### SOURCE DATA ###

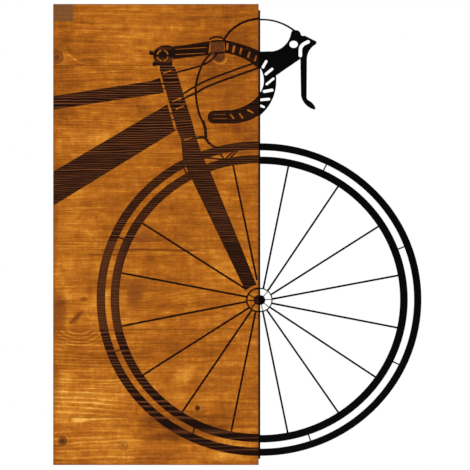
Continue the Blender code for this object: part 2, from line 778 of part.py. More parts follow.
def make_flange_screws():
    """Countersunk screws, flush with the flange. Returns the cutter that makes room for them."""
    head = FLANGE_FACE + SHEET - 0.1
    holes = []
    for i, height in enumerate(FLANGE_SCREW_HEIGHTS, 1):
        centre = (0.0, FLANGE_SCREW_DEPTH, height)
        shank = ((head - 18.0, 0.3), (head - 16.0, 1.6), (head - 1.7, 1.6))
        profile = (*shank, (head - 0.15, 3.15), (head, 3.15))
        mesh = revolve(f"flange_screw_{i}", profile, centre, "X")
        screw = place(mesh, f"flange_screw_{i}", PANEL, ZINC, 40)
        add_boolean(screw, cross_cutter(f"flange_recess_{i}", (head, FLANGE_SCREW_DEPTH, height), "X", 1.0))
        room = ((head - 18.4, 1.9), (head - 1.82, 1.9), (head + 0.8, 4.52))
        holes.append(revolve(f"flange_hole_{i}", room, centre, "X"))
    return place(joined_mesh("flange_holes", holes), "flange_holes", CUTTERS)


def hanger_knuckle(name, x):
    """The plate's top, rolled round the ring's bar."""
    centre = (KNUCKLE_Y, 0.0)
    near = GAP + KNUCKLE_INSET
    far = GAP + PLATE - KNUCKLE_INSET
    drop = -math.sqrt(KNUCKLE_RADIUS**2 - (far - KNUCKLE_Y) ** 2)
    over = ((KNUCKLE_Y, KNUCKLE_RADIUS), (KNUCKLE_Y + KNUCKLE_RADIUS, 0.0))
    under = ((KNUCKLE_Y + KNUCKLE_RADIUS * 0.5, -KNUCKLE_RADIUS * 0.866), (far, drop))
    outline = trace((near, -6.5), (near, 0.0), over, under, (far, -6.5))
    steps = 24
    turns = [math.tau * k / steps for k in range(steps)]
    bore = [(centre[0] + KNUCKLE_BORE * math.cos(t), KNUCKLE_BORE * math.sin(t)) for t in turns]
    bm = flat_solid(name, [outline, bore], -KNUCKLE_HALF, KNUCKLE_HALF)
    turn = Matrix(((0, 1, 0, x * MM), (1, 0, 0, 0), (0, 0, 1, HANGER_Z * MM), (0, 0, 0, 1)))
    bmesh.ops.transform(bm, matrix=turn, verts=bm.verts)
    return finish_bmesh(bm, name)


def make_hanger(side, x):
    half = PLATE_WIDTH / 2
    foot = HANGER_Z - PLATE_LENGTH
    shoulder = half - 0.4
    lobe = ((x, foot), (x + half, foot + half))
    plate = trace((x - shoulder, HANGER_Z - 3.0), (x - half, HANGER_Z - 8.0), (x - half, foot + half),
                  lobe, (x + half, HANGER_Z - 8.0), (x + shoulder, HANGER_Z - 3.0))
    holes = [oval((x, HANGER_Z - drop), 1.95) for drop in HANGER_SCREW_DROPS]
    mesh = finish_bmesh(flat_solid("plate", [plate] + holes, GAP, GAP + PLATE), "plate")
    body = place(mesh, f"hanger_plate_{side}", PANEL, ZINC)
    knuckle = place(hanger_knuckle(f"knuckle_{side}", x), f"knuckle_{side}", CUTTERS)
    add_boolean(body, knuckle, "UNION")
    bores = []
    for i, drop in enumerate(HANGER_SCREW_DROPS, 1):
        centre = (x, 0.0, HANGER_Z - drop)
        under = 2 * GAP + PLATE
        profile = ((-13.5, 0.3), (-12.0, 1.6), (under, 1.6), (under, 2.9), (under + 0.7, 2.9),
                   (under + 1.3, 2.45), (under + 1.6, 1.5), (under + 1.65, 0.8))
        name = f"hanger_screw_{side}_{i}"
        screw = place(revolve(name, profile, centre, "Y"), name, PANEL, ZINC, 40)
        recess = (x, under + 1.65, HANGER_Z - drop)
        add_boolean(screw, cross_cutter(f"hanger_recess_{side}_{i}", recess, "Y", 1.0))
        bores.append(revolve(f"bore_{side}_{i}", ((-13.9, 1.9), (1.0, 1.9)), centre, "Y"))
    make_ring(side, x)
    return bores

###

DIRECTIVE -
Print the material above once more, exactly.

RESPONSE FOR THIS EXERCISE -
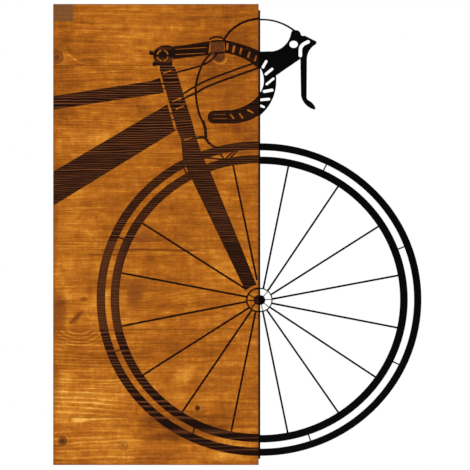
Continue the Blender code for this object: part 2, from line 778 of part.py. More parts follow.
def make_flange_screws():
    """Countersunk screws, flush with the flange. Returns the cutter that makes room for them."""
    head = FLANGE_FACE + SHEET - 0.1
    holes = []
    for i, height in enumerate(FLANGE_SCREW_HEIGHTS, 1):
        centre = (0.0, FLANGE_SCREW_DEPTH, height)
        shank = ((head - 18.0, 0.3), (head - 16.0, 1.6), (head - 1.7, 1.6))
        profile = (*shank, (head - 0.15, 3.15), (head, 3.15))
        mesh = revolve(f"flange_screw_{i}", profile, centre, "X")
        screw = place(mesh, f"flange_screw_{i}", PANEL, ZINC, 40)
        add_boolean(screw, cross_cutter(f"flange_recess_{i}", (head, FLANGE_SCREW_DEPTH, height), "X", 1.0))
        room = ((head - 18.4, 1.9), (head - 1.82, 1.9), (head + 0.8, 4.52))
        holes.append(revolve(f"flange_hole_{i}", room, centre, "X"))
    return place(joined_mesh("flange_holes", holes), "flange_holes", CUTTERS)


def hanger_knuckle(name, x):
    """The plate's top, rolled round the ring's bar."""
    centre = (KNUCKLE_Y, 0.0)
    near = GAP + KNUCKLE_INSET
    far = GAP + PLATE - KNUCKLE_INSET
    drop = -math.sqrt(KNUCKLE_RADIUS**2 - (far - KNUCKLE_Y) ** 2)
    over = ((KNUCKLE_Y, KNUCKLE_RADIUS), (KNUCKLE_Y + KNUCKLE_RADIUS, 0.0))
    under = ((KNUCKLE_Y + KNUCKLE_RADIUS * 0.5, -KNUCKLE_RADIUS * 0.866), (far, drop))
    outline = trace((near, -6.5), (near, 0.0), over, under, (far, -6.5))
    steps = 24
    turns = [math.tau * k / steps for k in range(steps)]
    bore = [(centre[0] + KNUCKLE_BORE * math.cos(t), KNUCKLE_BORE * math.sin(t)) for t in turns]
    bm = flat_solid(name, [outline, bore], -KNUCKLE_HALF, KNUCKLE_HALF)
    turn = Matrix(((0, 1, 0, x * MM), (1, 0, 0, 0), (0, 0, 1, HANGER_Z * MM), (0, 0, 0, 1)))
    bmesh.ops.transform(bm, matrix=turn, verts=bm.verts)
    return finish_bmesh(bm, name)


def make_hanger(side, x):
    half = PLATE_WIDTH / 2
    foot = HANGER_Z - PLATE_LENGTH
    shoulder = half - 0.4
    lobe = ((x, foot), (x + half, foot + half))
    plate = trace((x - shoulder, HANGER_Z - 3.0), (x - half, HANGER_Z - 8.0), (x - half, foot + half),
                  lobe, (x + half, HANGER_Z - 8.0), (x + shoulder, HANGER_Z - 3.0))
    holes = [oval((x, HANGER_Z - drop), 1.95) for drop in HANGER_SCREW_DROPS]
    mesh = finish_bmesh(flat_solid("plate", [plate] + holes, GAP, GAP + PLATE), "plate")
    body = place(mesh, f"hanger_plate_{side}", PANEL, ZINC)
    knuckle = place(hanger_knuckle(f"knuckle_{side}", x), f"knuckle_{side}", CUTTERS)
    add_boolean(body, knuckle, "UNION")
    bores = []
    for i, drop in enumerate(HANGER_SCREW_DROPS, 1):
        centre = (x, 0.0, HANGER_Z - drop)
        under = 2 * GAP + PLATE
        profile = ((-13.5, 0.3), (-12.0, 1.6), (under, 1.6), (under, 2.9), (under + 0.7, 2.9),
                   (under + 1.3, 2.45), (under + 1.6, 1.5), (under + 1.65, 0.8))
        name = f"hanger_screw_{side}_{i}"
        screw = place(revolve(name, profile, centre, "Y"), name, PANEL, ZINC, 40)
        recess = (x, under + 1.65, HANGER_Z - drop)
        add_boolean(screw, cross_cutter(f"hanger_recess_{side}_{i}", recess, "Y", 1.0))
        bores.append(revolve(f"bore_{side}_{i}", ((-13.9, 1.9), (1.0, 1.9)), centre, "Y"))
    make_ring(side, x)
    return bores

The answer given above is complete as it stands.